* **What you need to do**: Everything from the first line down to the line containing "slot.material = looks[look_name]" should be reproduced exactly; please include nothing else.

— Begin Data excerpt —

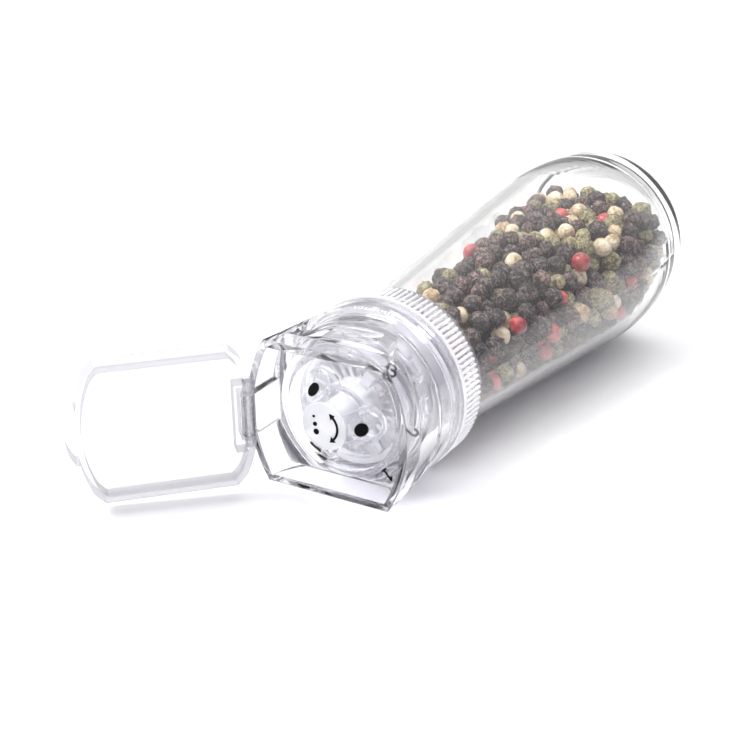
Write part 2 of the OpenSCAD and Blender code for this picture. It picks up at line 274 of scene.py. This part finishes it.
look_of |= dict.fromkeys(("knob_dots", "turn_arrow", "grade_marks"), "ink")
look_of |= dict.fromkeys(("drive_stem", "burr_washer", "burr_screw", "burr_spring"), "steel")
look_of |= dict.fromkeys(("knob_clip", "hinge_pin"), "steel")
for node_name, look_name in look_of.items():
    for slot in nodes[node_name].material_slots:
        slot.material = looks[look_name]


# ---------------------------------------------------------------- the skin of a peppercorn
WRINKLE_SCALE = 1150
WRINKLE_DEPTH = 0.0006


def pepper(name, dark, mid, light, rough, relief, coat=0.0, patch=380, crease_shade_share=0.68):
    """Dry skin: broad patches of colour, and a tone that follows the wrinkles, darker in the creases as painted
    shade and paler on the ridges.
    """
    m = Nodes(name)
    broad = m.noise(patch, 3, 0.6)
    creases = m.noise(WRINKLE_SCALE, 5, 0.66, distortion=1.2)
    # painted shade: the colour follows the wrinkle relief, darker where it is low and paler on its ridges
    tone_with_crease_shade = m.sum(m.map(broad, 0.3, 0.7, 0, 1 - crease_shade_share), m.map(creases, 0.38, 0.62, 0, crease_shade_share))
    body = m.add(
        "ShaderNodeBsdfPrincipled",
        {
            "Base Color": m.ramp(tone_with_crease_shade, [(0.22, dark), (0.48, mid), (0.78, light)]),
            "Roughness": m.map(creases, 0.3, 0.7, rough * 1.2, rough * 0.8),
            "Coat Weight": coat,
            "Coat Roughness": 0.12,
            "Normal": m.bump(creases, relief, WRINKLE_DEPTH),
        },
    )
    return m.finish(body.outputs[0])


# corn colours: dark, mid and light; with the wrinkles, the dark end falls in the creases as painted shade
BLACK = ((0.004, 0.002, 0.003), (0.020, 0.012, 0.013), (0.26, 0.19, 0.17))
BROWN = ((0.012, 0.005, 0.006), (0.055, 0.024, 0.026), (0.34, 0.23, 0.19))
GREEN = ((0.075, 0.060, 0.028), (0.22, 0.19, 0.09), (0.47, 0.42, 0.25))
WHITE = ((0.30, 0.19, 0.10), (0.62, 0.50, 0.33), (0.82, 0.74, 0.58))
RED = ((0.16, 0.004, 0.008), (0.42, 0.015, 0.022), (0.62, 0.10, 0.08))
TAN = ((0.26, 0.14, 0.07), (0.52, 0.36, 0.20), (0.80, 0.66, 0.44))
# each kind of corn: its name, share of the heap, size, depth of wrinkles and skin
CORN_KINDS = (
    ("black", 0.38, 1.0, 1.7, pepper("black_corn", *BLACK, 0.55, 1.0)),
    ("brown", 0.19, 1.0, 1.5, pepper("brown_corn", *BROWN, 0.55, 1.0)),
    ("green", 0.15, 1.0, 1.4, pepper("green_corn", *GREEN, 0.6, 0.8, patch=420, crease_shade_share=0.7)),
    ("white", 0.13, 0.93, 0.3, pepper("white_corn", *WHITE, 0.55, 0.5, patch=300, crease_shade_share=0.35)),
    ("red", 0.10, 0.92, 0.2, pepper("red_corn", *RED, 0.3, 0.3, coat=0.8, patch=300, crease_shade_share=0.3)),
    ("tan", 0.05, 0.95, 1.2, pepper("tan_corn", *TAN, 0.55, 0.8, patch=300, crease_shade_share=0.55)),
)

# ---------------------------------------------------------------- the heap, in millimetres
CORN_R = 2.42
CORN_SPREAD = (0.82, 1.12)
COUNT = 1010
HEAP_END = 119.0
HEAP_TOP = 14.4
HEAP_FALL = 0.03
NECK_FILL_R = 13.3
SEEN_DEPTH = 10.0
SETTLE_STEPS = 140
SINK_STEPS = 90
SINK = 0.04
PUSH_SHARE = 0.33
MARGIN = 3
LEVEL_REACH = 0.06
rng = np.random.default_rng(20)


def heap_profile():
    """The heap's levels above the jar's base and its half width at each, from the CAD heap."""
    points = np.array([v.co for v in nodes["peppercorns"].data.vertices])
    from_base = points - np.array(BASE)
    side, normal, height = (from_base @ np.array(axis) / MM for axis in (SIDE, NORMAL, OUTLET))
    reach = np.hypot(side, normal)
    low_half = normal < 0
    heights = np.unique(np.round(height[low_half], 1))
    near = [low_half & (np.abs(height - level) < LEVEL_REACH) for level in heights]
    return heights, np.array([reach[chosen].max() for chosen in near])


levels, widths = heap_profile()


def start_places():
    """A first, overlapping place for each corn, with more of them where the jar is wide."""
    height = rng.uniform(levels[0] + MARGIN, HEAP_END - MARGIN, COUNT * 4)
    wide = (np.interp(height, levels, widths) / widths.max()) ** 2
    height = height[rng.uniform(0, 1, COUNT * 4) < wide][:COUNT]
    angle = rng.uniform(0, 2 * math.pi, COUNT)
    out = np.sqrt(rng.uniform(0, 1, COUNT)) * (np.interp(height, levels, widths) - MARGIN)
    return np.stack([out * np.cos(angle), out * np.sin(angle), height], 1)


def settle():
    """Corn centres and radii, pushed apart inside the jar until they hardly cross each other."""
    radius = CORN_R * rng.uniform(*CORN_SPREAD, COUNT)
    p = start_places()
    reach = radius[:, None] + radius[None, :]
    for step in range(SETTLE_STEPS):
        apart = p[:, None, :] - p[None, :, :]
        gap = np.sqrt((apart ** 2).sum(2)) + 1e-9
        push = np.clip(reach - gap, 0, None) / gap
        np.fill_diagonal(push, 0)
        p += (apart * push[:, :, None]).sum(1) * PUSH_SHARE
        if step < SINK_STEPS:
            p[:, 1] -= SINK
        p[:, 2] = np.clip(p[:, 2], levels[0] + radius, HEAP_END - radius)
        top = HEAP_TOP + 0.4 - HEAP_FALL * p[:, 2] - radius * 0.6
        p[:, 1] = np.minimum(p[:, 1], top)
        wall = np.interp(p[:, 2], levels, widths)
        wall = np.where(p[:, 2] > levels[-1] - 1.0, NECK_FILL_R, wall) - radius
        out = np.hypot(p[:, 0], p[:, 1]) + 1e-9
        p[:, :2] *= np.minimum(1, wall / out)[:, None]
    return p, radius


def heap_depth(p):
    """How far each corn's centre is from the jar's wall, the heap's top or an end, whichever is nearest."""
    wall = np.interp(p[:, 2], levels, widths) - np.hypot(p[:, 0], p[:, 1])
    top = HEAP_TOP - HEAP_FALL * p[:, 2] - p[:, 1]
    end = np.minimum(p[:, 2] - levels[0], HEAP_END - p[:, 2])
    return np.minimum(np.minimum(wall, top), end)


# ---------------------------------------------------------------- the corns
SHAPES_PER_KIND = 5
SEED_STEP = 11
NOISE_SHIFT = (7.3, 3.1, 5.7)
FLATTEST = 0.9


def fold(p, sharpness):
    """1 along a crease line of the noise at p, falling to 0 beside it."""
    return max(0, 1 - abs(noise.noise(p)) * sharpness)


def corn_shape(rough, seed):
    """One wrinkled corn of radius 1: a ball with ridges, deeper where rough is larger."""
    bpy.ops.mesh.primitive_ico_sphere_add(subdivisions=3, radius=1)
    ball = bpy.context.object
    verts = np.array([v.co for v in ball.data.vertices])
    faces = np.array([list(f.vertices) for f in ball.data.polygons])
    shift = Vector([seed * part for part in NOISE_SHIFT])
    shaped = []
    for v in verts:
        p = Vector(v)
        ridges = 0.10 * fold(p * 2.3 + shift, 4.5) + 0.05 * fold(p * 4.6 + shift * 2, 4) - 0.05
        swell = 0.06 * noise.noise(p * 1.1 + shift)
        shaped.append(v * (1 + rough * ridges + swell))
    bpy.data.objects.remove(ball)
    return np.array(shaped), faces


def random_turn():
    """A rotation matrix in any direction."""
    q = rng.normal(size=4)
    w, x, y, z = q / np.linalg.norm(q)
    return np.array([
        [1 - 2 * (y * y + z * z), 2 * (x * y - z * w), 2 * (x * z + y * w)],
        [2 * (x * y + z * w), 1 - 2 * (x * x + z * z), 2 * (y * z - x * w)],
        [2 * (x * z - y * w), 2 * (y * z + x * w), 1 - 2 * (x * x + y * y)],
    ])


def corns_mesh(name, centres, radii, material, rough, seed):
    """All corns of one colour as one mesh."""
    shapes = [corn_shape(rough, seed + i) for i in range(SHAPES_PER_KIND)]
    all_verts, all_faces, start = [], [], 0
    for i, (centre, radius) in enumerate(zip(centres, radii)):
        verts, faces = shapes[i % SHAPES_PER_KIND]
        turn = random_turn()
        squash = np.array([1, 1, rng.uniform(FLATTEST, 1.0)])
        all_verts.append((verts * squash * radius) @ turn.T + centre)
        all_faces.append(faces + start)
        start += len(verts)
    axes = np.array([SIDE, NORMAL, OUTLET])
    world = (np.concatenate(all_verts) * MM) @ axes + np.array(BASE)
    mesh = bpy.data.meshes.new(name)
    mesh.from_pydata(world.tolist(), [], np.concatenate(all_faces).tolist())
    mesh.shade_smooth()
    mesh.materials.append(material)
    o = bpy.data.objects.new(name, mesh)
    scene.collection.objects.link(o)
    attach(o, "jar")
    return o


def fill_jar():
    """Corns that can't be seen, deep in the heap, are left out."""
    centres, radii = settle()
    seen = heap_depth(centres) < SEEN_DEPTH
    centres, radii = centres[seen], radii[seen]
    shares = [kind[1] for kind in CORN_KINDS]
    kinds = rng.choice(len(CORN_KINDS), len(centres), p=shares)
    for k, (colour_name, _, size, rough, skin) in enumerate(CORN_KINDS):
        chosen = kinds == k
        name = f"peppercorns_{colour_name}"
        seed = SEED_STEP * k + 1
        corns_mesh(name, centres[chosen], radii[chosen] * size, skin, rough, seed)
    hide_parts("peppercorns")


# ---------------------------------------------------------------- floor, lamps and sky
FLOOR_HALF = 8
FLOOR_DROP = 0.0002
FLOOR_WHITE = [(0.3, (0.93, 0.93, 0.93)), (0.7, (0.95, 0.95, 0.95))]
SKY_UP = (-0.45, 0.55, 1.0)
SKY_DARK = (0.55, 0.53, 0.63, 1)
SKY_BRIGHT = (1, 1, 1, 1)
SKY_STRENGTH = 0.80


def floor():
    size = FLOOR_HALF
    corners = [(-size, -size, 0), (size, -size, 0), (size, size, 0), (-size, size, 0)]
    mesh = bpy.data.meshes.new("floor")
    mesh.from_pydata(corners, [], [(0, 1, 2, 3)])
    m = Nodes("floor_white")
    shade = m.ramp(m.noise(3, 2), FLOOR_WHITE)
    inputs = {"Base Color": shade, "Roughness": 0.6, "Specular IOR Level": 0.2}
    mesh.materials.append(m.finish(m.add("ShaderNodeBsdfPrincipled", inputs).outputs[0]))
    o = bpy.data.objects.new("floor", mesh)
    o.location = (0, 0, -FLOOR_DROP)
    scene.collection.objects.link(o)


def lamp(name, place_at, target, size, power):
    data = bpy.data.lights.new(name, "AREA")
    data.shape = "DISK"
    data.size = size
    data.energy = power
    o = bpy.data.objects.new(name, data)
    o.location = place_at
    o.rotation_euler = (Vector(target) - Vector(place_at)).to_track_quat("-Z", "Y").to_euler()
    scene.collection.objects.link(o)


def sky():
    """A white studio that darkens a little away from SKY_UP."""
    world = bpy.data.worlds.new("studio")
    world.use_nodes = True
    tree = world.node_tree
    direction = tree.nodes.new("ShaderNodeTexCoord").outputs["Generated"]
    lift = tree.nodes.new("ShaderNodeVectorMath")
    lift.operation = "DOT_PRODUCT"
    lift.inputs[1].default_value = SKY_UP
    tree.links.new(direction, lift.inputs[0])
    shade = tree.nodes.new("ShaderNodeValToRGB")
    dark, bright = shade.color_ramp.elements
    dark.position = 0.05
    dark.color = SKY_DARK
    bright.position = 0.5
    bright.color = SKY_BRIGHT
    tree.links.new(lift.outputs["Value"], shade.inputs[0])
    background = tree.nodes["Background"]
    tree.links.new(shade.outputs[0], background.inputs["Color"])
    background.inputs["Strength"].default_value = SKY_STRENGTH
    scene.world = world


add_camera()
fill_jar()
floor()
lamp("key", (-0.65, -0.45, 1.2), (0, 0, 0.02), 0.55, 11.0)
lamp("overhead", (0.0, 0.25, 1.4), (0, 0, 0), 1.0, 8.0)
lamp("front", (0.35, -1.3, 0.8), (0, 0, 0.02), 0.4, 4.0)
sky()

— End Data excerpt —

* **Exercise response**:
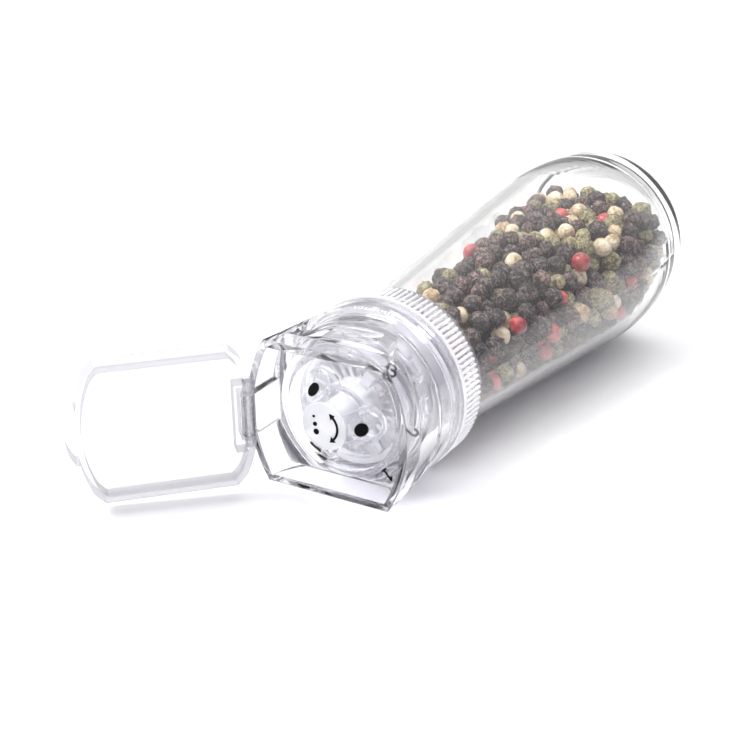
Write part 2 of the OpenSCAD and Blender code for this picture. It picks up at line 274 of scene.py. This part finishes it.
look_of |= dict.fromkeys(("knob_dots", "turn_arrow", "grade_marks"), "ink")
look_of |= dict.fromkeys(("drive_stem", "burr_washer", "burr_screw", "burr_spring"), "steel")
look_of |= dict.fromkeys(("knob_clip", "hinge_pin"), "steel")
for node_name, look_name in look_of.items():
    for slot in nodes[node_name].material_slots:
        slot.material = looks[look_name]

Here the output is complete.